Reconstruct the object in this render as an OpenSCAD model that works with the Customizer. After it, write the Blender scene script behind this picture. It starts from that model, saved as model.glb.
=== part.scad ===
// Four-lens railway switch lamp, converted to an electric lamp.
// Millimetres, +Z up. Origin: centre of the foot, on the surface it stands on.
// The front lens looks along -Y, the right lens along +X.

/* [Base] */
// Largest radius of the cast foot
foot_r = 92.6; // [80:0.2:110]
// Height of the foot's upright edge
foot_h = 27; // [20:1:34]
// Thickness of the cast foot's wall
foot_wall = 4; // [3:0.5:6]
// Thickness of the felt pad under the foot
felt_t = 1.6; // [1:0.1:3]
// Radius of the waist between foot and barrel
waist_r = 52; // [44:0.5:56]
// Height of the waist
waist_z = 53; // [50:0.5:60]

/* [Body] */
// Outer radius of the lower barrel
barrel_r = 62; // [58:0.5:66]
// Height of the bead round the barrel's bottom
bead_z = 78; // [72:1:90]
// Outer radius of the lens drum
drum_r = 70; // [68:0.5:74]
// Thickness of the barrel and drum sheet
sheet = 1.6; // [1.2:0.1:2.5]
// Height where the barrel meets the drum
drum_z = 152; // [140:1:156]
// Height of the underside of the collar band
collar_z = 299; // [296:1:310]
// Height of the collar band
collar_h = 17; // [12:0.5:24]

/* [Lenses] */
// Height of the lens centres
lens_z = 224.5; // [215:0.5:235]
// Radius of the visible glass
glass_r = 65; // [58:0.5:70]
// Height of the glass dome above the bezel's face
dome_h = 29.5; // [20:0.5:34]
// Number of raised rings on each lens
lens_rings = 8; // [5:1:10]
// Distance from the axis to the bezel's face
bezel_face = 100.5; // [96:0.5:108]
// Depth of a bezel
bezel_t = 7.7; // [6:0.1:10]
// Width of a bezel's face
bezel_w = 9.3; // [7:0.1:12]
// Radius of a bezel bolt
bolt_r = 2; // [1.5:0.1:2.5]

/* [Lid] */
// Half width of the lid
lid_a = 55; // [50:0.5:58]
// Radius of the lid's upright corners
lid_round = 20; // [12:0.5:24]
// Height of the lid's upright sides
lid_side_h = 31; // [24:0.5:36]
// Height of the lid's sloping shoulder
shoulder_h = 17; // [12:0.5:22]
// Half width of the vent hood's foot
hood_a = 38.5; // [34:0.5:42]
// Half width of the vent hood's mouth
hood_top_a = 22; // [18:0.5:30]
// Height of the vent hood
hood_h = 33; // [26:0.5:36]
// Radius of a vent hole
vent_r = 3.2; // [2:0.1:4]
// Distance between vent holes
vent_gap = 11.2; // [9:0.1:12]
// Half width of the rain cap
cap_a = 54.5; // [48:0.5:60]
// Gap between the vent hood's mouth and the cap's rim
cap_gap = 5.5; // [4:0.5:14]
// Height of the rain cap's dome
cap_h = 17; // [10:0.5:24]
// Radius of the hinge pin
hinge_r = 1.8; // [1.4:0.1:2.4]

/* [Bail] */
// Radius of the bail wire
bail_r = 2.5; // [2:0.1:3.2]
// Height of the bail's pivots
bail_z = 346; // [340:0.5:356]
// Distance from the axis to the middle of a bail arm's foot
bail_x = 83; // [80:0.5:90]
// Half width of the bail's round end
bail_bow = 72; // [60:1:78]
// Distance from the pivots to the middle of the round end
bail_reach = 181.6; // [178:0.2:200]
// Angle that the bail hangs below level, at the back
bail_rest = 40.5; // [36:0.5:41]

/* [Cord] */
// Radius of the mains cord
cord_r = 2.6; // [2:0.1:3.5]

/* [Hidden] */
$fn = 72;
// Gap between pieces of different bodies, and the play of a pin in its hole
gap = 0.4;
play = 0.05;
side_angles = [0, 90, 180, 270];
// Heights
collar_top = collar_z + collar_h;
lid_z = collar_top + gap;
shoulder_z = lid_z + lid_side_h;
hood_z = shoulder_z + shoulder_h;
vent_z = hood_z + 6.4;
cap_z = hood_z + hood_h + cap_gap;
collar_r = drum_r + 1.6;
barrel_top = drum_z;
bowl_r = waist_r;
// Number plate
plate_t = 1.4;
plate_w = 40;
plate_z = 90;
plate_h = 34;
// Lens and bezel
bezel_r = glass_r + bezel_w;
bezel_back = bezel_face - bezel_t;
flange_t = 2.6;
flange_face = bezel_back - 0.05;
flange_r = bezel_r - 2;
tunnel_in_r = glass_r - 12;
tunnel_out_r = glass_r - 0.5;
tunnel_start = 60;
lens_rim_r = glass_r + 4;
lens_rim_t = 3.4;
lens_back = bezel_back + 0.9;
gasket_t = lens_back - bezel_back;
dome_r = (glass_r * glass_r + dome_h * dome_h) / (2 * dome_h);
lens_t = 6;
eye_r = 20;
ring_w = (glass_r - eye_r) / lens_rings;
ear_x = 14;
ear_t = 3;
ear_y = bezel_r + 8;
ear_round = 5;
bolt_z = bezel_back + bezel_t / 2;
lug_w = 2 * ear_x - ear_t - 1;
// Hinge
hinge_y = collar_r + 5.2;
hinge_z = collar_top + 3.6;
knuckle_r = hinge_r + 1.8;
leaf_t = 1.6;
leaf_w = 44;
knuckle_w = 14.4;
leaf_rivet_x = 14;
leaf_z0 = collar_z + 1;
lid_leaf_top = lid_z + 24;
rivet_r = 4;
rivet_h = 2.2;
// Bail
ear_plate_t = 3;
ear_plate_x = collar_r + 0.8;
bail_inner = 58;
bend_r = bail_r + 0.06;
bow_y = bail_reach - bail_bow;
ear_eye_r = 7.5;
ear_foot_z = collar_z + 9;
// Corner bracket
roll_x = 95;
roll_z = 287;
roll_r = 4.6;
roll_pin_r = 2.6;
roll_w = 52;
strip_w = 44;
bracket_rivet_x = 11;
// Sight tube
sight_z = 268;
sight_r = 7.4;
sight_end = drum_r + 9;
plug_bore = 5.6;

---

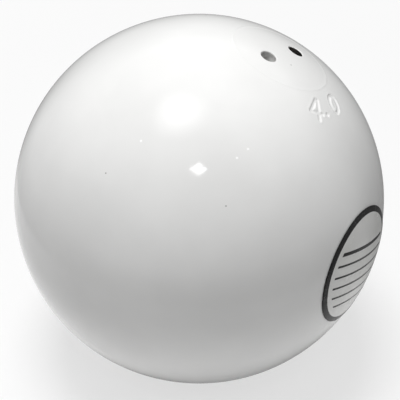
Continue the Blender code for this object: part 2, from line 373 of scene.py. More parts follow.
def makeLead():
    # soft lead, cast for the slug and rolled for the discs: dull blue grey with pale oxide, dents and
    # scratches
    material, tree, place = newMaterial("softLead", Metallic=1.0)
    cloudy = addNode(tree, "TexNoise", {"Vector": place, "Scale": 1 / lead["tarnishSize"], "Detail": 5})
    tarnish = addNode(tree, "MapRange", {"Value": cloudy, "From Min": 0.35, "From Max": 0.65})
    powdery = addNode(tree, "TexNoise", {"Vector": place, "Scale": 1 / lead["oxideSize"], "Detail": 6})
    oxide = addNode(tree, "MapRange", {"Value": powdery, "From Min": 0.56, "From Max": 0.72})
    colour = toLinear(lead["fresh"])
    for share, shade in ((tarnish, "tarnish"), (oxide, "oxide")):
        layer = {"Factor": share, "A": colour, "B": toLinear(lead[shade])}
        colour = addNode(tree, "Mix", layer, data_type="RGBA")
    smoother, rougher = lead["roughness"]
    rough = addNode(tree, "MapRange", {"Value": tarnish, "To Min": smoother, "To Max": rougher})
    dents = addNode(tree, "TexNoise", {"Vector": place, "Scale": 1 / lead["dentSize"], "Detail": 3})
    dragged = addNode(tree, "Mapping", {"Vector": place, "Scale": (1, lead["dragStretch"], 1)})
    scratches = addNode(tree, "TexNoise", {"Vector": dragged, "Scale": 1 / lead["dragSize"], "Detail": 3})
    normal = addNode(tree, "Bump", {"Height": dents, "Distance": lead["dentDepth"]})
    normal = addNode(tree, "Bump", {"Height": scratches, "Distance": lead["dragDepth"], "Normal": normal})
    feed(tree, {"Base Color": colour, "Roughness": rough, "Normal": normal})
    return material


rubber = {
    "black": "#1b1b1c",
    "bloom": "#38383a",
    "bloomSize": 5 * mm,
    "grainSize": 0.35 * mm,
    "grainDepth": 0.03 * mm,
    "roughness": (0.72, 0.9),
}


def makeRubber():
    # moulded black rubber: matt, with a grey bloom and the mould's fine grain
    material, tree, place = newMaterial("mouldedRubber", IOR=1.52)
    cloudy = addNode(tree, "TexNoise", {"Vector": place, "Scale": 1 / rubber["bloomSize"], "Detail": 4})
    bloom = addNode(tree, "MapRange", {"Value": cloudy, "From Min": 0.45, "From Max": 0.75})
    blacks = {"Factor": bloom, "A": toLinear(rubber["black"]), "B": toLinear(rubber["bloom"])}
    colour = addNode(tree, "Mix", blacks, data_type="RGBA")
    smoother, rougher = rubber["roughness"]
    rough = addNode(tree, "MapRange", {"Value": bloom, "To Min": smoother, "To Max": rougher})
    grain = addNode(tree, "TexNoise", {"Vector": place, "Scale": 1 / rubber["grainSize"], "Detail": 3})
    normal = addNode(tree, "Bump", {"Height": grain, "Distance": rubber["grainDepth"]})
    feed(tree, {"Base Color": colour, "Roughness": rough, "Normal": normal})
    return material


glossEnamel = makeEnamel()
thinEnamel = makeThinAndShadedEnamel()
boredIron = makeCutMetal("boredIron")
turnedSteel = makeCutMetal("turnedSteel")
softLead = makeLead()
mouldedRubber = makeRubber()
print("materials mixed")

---

■ EXERCISE DETAILS
Starting with the line with "Reconstruct the object" and ending with the line with "collar_h = 17; // [12:0.5:24]", extract every line exactly and nothing outside that span.

■ RESULT FOR THIS TASK
Reconstruct the object in this render as an OpenSCAD model that works with the Customizer. After it, write the Blender scene script behind this picture. It starts from that model, saved as model.glb.
=== part.scad ===
// Four-lens railway switch lamp, converted to an electric lamp.
// Millimetres, +Z up. Origin: centre of the foot, on the surface it stands on.
// The front lens looks along -Y, the right lens along +X.

/* [Base] */
// Largest radius of the cast foot
foot_r = 92.6; // [80:0.2:110]
// Height of the foot's upright edge
foot_h = 27; // [20:1:34]
// Thickness of the cast foot's wall
foot_wall = 4; // [3:0.5:6]
// Thickness of the felt pad under the foot
felt_t = 1.6; // [1:0.1:3]
// Radius of the waist between foot and barrel
waist_r = 52; // [44:0.5:56]
// Height of the waist
waist_z = 53; // [50:0.5:60]

/* [Body] */
// Outer radius of the lower barrel
barrel_r = 62; // [58:0.5:66]
// Height of the bead round the barrel's bottom
bead_z = 78; // [72:1:90]
// Outer radius of the lens drum
drum_r = 70; // [68:0.5:74]
// Thickness of the barrel and drum sheet
sheet = 1.6; // [1.2:0.1:2.5]
// Height where the barrel meets the drum
drum_z = 152; // [140:1:156]
// Height of the underside of the collar band
collar_z = 299; // [296:1:310]
// Height of the collar band
collar_h = 17; // [12:0.5:24]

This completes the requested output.